Unabashedly, writer/director Gary Ross opens Seabiscuit
as though it's some edifying PBS documentary. Vintage black-and-white photos of people in hats? Check. Avuncular voiceover (by PBS-fave historian David McCullough), accented with valedictory brass? Check, check. The film's barely out of the starting gate before you're wondering whether Ken Burns should phone his lawyer.
But so it goes with this story of the famed Depression-era racehorse. Based on the nonfiction best-seller by Laura Hillenbrand, it's an artless, innocuous crowd-pleaser with no fewer than four good-hearted, scrappy heroes, one semi-villain and a climactic race suitable for a Hollywood ending.

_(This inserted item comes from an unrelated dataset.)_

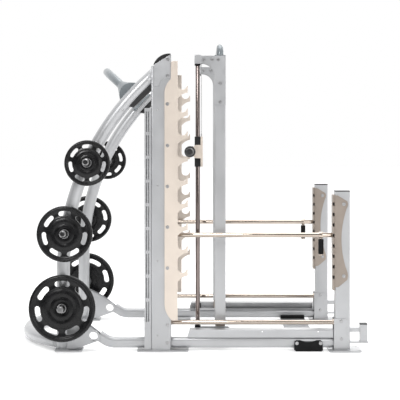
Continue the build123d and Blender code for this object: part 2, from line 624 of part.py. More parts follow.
wheel_y = (586.0, 616.0)
with BuildPart() as wheel_axles:
    rods([(x, WHEEL_Z) for x in WHEEL_X], (TROLLEY_Y[0], wheel_y[1] + 1), WHEEL_AXLE_R)
    rods([(x, WHEEL_Z) for x in WHEEL_X], (wheel_y[1] + 1, wheel_y[1] + 4), WHEEL_AXLE_R + 4)
    rods([(x, WHEEL_Z) for x in WHEEL_X], (TROLLEY_Y[1], wheel_y[0] - 1), WHEEL_AXLE_R + 3)
    both_sides()
pieces["wheel_axles"] = wheel_axles

for name, x in zip(("rear_wheels", "front_wheels"), WHEEL_X):
    with BuildPart() as wheels:
        rods([(x, WHEEL_Z)], wheel_y, WHEEL_R)
        chamfer(wheels.edges(), 2)
        rods([(x, WHEEL_Z)], (wheel_y[0] - 1, wheel_y[1] + 1), WHEEL_AXLE_R + RUNNING, mode=Mode.SUBTRACT)
        both_sides()
    pieces[name] = wheels

pulley_y = (SHUTTLE_Y - 6, SHUTTLE_Y + 6)
for name, x in (("front_pulleys", FRONT_PULLEY_X), ("rear_pulleys", REAR_PULLEY_X)):
    with BuildPart() as pulleys:
        with BuildSketch(Plane.XY.offset(PULLEY_Z)):
            with BuildLine():
                groove = PULLEY_PITCH_R - CABLE_R - 0.3
                Polyline((x + 4 + RUNNING, -pulley_y[0]), (x + PULLEY_R, -pulley_y[0]),
                         (x + PULLEY_R, -pulley_y[0] - 2), (x + groove, -SHUTTLE_Y + 2),
                         (x + groove, -SHUTTLE_Y - 2), (x + PULLEY_R, -pulley_y[1] + 2),
                         (x + PULLEY_R, -pulley_y[1]), (x + 4 + RUNNING, -pulley_y[1]), close=True)
            make_face()
        revolve(axis=Axis((x, 0, PULLEY_Z), (0, 1, 0)))
        both_sides()
    pieces[name] = pulleys

axles = [(FRONT_PULLEY_X, PULLEY_Z), (REAR_PULLEY_X, PULLEY_Z)]
with BuildPart() as shuttle_bolts:
    for face, way in ((gusset_faces[1] + GUSSET_T, 1), (gusset_faces[0], -1)):
        rods(axles + [(160, PULLEY_Z), (SHUTTLE_X, 1826), (SHUTTLE_X, 1697)],
             (face, face + way * BOLT_H), BOLT_R, taper=15)
    rods(axles, (gusset_faces[0], gusset_faces[1] + GUSSET_T), 4)
    both_sides()
pieces["shuttle_bolts"] = shuttle_bolts

with BuildPart() as lift_cables:
    cable_front, cable_rear = FRONT_PULLEY_X - PULLEY_PITCH_R, REAR_PULLEY_X + PULLEY_PITCH_R
    cable_start = BAR_Z + CARRIAGE_H + 0.5
    with BuildLine(outward(SHUTTLE_Y)) as cable_path:
        rise = Line((cable_front, cable_start), (cable_front, PULLEY_Z))
        over = JernArc(rise @ 1, rise % 1, PULLEY_PITCH_R, -90)
        across = Line(over @ 1, (REAR_PULLEY_X, PULLEY_Z + PULLEY_PITCH_R))
        down = JernArc(across @ 1, across % 1, PULLEY_PITCH_R, -90)
        Line(down @ 1, (cable_rear, WEIGHT_Z[1] + 0.5))
    with BuildSketch(Plane((cable_front, -SHUTTLE_Y, cable_start))):
        Circle(CABLE_R)
    sweep(path=cable_path.line)
    both_sides()
pieces["lift_cables"] = lift_cables

with BuildPart() as counterweights:
    block((SHUTTLE_X - 33, SHUTTLE_X + 33), (SHUTTLE_Y - 20, SHUTTLE_Y + 20), WEIGHT_Z)
    chamfer(counterweights.edges(), 3)
    both_sides()
pieces["counterweights"] = counterweights

# --- bar ------------------------------------------------------------------------------
with BuildPart() as bar_shaft:
    rods([(BAR_X, BAR_Z)], (-SLEEVE_Y[2] + 12, SLEEVE_Y[2] - 12), BAR_R)
pieces["bar_shaft"] = bar_shaft

bearing_x = (39.0, 80.0)
bearing_y = (SHUTTLE_Y - 22, SHUTTLE_Y + 22)
CHEEK_T, CHEEK_H = 6.0, 46.0
with BuildPart() as carriage_plates:
    block((bearing_x[1], bearing_x[1] + 15), bearing_y, (BAR_Z - CARRIAGE_H, BAR_Z + CARRIAGE_H))
    for face in (bearing_y[0] - CHEEK_T, bearing_y[1]):
        with BuildSketch(outward(face)):
            with BuildLine():
                Polyline((bearing_x[1] + 15, BAR_Z - CHEEK_H), (bearing_x[1] + 15, BAR_Z + CHEEK_H),
                         (bearing_x[0] + 6, BAR_Z + CHEEK_H), (BAR_X + 10, BAR_Z + 24))
                ThreePointArc((BAR_X + 10, BAR_Z + 24), (BAR_X - 26, BAR_Z), (BAR_X + 10, BAR_Z - 24))
                Polyline((BAR_X + 10, BAR_Z - 24), (bearing_x[0] + 6, BAR_Z - CHEEK_H),
                         (bearing_x[1] + 15, BAR_Z - CHEEK_H))
            make_face()
        extrude(amount=CHEEK_T)
    rods([(BAR_X, BAR_Z)], (bearing_y[0] - 10, bearing_y[1] + 10), BAR_R + 0.05, mode=Mode.SUBTRACT)
    both_sides()
pieces["carriage_plates"] = carriage_plates

with BuildPart() as bearing_blocks:
    block(bearing_x, bearing_y, (BAR_Z - CARRIAGE_H, BAR_Z + CARRIAGE_H))
    fillet(bearing_blocks.edges().filter_by(Axis.Z).group_by(Axis.X)[0], 6)
    with BuildSketch(Plane.XY.offset(BAR_Z - CARRIAGE_H - 1)):
        with Locations((ROD_X, -SHUTTLE_Y)):
            Circle(ROD_R + RUNNING)
    extrude(amount=2 * CARRIAGE_H + 2, mode=Mode.SUBTRACT)
    both_sides()
pieces["bearing_blocks"] = bearing_blocks

with BuildPart() as sleeve_left:
    rods([(BAR_X, BAR_Z)], (SLEEVE_Y[0], SLEEVE_Y[1]), COLLAR_R)
    chamfer(sleeve_left.edges(), 3)
    rods([(BAR_X, BAR_Z)], (SLEEVE_Y[1], SLEEVE_Y[2]), SLEEVE_R)
    rods([(BAR_X, BAR_Z)], (SLEEVE_Y[0] - 1, SLEEVE_Y[2] - 10), BAR_R + RUNNING, mode=Mode.SUBTRACT)
pieces["sleeve_left"] = sleeve_left
pieces["sleeve_right"] = other_side(sleeve_left)

# --- safety rods ----------------------------------------------------------------------
GRIP_X = 902.0
with BuildPart() as safety_rod_left:
    with BuildSketch(Plane.YZ.offset(-150)):
        with Locations((-SIDE_Y, SAFETY_Z)):
            Circle(SAFETY_R)
    extrude(amount=150 + STRIP_X - 3)
    with BuildSketch(Plane.YZ.offset(STRIP_X - 3)):
        with Locations((-SIDE_Y, SAFETY_Z)):
            Circle(14)
    extrude(amount=17)
    with BuildSketch(Plane.YZ.offset(GRIP_X - 13)):
        with Locations((-SIDE_Y, SAFETY_Z)):
            Circle(SAFETY_R + 6)
    extrude(amount=26)
    with BuildSketch(Plane.XY.offset(SAFETY_Z - SAFETY_R)):
        with Locations((GRIP_X, -SIDE_Y)):
            Circle(8)
    extrude(amount=-121)
    with BuildSketch(Plane.XY.offset(656)):
        with Locations((GRIP_X, -SIDE_Y)):
            Circle(15)
    extrude(amount=-8)
pieces["safety_rod_left"] = safety_rod_left
pieces["safety_rod_right"] = other_side(safety_rod_left)

with BuildPart() as safety_grip_left:
    with BuildSketch(Plane.XY.offset(656)):
        with Locations((GRIP_X, -SIDE_Y)):
            Circle(19)
    extrude(amount=102)
    fillet(safety_grip_left.edges(), 5)
    with BuildSketch(Plane.XY.offset(655)):
        with Locations((GRIP_X, -SIDE_Y)):
            Circle(8.1)
    extrude(amount=104, mode=Mode.SUBTRACT)
pieces["safety_grip_left"] = safety_grip_left
pieces["safety_grip_right"] = other_side(safety_grip_left)

# --- weight plates --------------------------------------------------------------------
GRIP_SLOTS = 7
for size, (x, z, radius, thickness) in WEIGHT_PLATES.items():
    back = Plane(origin=(x, -PLATE_Y, z), x_dir=(1, 0, 0), z_dir=horn_out).offset(-thickness / 2)
    recess = 0.2 * thickness
    with BuildPart() as plate_left:
        with BuildSketch(back):
            Circle(radius)
        extrude(amount=thickness)
        fillet(plate_left.edges(), 0.22 * thickness)
        for face, way in ((back, 1), (back.offset(thickness), -1)):
            with BuildSketch(face):
                Circle(0.86 * radius)
                Circle(0.6 * radius, mode=Mode.SUBTRACT)
            extrude(amount=way * recess, taper=0, mode=Mode.SUBTRACT)
        with BuildSketch(back):
            with PolarLocations(0.735 * radius, GRIP_SLOTS, start_angle=90):
                SlotOverall(0.47 * radius, 0.17 * radius, rotation=90)
            Circle(PLATE_BORE_R)
        extrude(amount=thickness, mode=Mode.SUBTRACT)
    pieces[f"plate_{size}_left"] = plate_left
    pieces[f"plate_{size}_right"] = other_side(plate_left)

for label, piece in pieces.items():
    piece.part.label = label
    export_step(piece.part, f"parts/{label}.step")
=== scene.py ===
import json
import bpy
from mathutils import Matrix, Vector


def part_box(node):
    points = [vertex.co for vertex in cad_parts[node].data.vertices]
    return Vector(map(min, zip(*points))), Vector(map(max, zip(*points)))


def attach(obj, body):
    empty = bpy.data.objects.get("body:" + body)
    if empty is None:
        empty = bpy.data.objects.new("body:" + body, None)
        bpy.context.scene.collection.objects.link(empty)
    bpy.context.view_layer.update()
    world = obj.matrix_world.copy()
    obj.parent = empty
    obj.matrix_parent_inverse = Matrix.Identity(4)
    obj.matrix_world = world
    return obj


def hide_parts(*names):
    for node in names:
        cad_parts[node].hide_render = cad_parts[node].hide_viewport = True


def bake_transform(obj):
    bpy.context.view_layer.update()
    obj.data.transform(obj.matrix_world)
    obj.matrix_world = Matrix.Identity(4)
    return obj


bl_info = {
    "name": "Smith Machine Workshop",
    "version": (1, 0, 0),
    "blender": (4, 5, 0),
    "location": "3D View > Sidebar > Smith Machine",
    "description": "Finishes, fine parts and a studio for a smith machine with a rolling bar carriage",
    "category": "Object",
}

from math import cos, pi, radians, sin, tau

import bmesh
import bpy
from bpy.props import FloatProperty, FloatVectorProperty, PointerProperty
from mathutils import Matrix, Vector

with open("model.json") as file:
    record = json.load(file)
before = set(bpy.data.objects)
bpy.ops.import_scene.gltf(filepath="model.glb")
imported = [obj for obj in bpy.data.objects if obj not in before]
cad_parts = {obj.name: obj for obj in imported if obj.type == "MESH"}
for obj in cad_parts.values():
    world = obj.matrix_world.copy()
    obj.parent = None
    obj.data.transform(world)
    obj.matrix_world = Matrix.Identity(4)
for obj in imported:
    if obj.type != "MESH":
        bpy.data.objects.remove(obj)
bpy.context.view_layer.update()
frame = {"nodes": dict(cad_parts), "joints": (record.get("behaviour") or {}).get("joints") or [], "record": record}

SIDES = {"left": -1, "right": 1}

# Weight plates, which sit square to their tilted horns.
PLATE_SIZES = ("large", "medium", "small")
HORN_TILT = radians(4)
HORN_CLEARANCE = 0.0012
GRIP_SLOTS = 7

# Fixings: a smaller one is a domed screw, and a longer one is a bolt with a head at each end.
SMALLEST_BOLT = 0.008
LONGEST_HEAD = 0.02
SCREW_HEAD = 0.003

# Bar sleeves, with grooves at these distances from the collar's inner face.
SLEEVE_CLEARANCE = 0.00005
SLEEVE_GROOVES = (0.10, 0.20, 0.30)

# Safety rods: their drop grips, the collar over each rod, and the levels of the slots.
GRIP_STEM = 0.0081
GRIP_RIBS = 9
ROD_COLLAR = 0.022
LEVELS_ABOVE = 3
LEVELS_BELOW = 4
SLOT_INSET = 0.0056
SLOT_DEPTH = 0.005

# Lift cables run at this radius round the pulleys.
PULLEY_GROOVE = 0.0175


# --- settings -----------------------------------------------------------------


def colour(name, description, default):
    """A colour setting."""
    return FloatVectorProperty(
        name=name, description=description, default=default, size=3, min=0, max=1, subtype="COLOR"
    )


def length(name, description, default):
    """A length setting."""
    return FloatProperty(
        name=name, description=description, default=default, min=0, unit="LENGTH", subtype="DISTANCE"
    )


class MachineColours(bpy.types.PropertyGroup):
    """Colours of the finishes"""

    silver: colour("Silver", "Metallic coat of the frame", (0.45, 0.455, 0.465))
    slate: colour("Slate", "Blue-grey coat of the arches", (0.19, 0.212, 0.225))
    champagne: colour("Champagne", "Satin nickel of the rack plates", (0.74, 0.655, 0.575))
    bronze: colour("Bronze", "Darker nickel of the slot plates", (0.34, 0.29, 0.25))
    chrome: colour("Chrome", "Polished rods", (0.50, 0.43, 0.37))
    # The guide rod colour is the chrome darkened as painted shade, a painted dark reflection along the guide rods.
    guide: colour("Guide rods", "Hard chrome of the guide rods", (0.21, 0.175, 0.165))
    rubber: colour("Rubber", "Weight plates, pads and grips", (0.0045, 0.0045, 0.005))
    # Black also paints shade: on the tube saddles it is painted shade under the storage tubes.
    black: colour("Black", "Black coat and nylon", (0.012, 0.012, 0.0125))
    zinc: colour("Zinc", "Bolts, axles and cables", (0.42, 0.42, 0.425))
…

The first of Ross' heroes is Charles Howard (Jeff Bridges), an optimistic, quintessentially American type who goes West and makes a fortune selling newfangled horseless carriages (cue zoom on antique photo of Ford assembly line). Stung by the stock-market crash, Howard bottoms out with his young son's accidental death and a subsequent divorce. Fate and good will team him with newly hobofied horse-trainer Tom Smith (Chris Cooper), failed prizefighter and down-on-his-luck jockey Red Pollard (Tobey Maguire), and Seabiscuit himself -- a stubborn, undersized animal whose previous owners trained him to lose in order to build the confidence of more promising thoroughbreds.Seabiscuit
is handsomely photographed, with plenty of chances to enjoy watching really fast animals in slow motion. And Ross likably showcases his likable lead actors, from congenially fleshy Bridges and laconic Cooper to soulful Maguire and, in a flashy supporting role, William H. Macy as a radio sportscaster.
But while Ross wants to teach some history, his take on the Depression is less John Steinbeck than Frank Capra: With a script that could have been stitched on a sampler, Ross (Dave, Pleasantville
) chronicles an underhorse who won't give up even when life beats him down, and whose inspiring example appears to have led the country out of joblessness and despair. This is America, after all, where by dint of sheer pluck one rich guy's horse can outrun a slightly richer guy's horse. And don't miss the epilogue, when Seabiscuit wins World War II.
Flashes of unbridled life occasionally nose forward, as in the nasty way jockeys at the lower professional levels pummel each other for an advantage mid-race. But the temperamental, Shakespeare-quoting Pollard's apparently complex psyche is sketched in only the most superficial strokes, while Howard and Smith don't merit even that much exploration. Mostly, Ross guides us through the tale like a solicitous kindergarten teacher. Just so we don't miss any lessons, even the film's climactic showdown with Triple Crown winner War Admiral (and his pompous, plutocratic owner) is voice-overed.
So is another key moment, Smith's first sight of Seabiscuit. The horse emerges in silhouette from the mist, and the old trainer just knows this is the one. With a reliable actor like Cooper, you'd think that setup would be enough. But not only does Ross have the reassuring voice of McCullough telegraph this moment -- he has him narrate the whole darn scene, as though we couldn't appreciate a man suddenly sensing his destiny.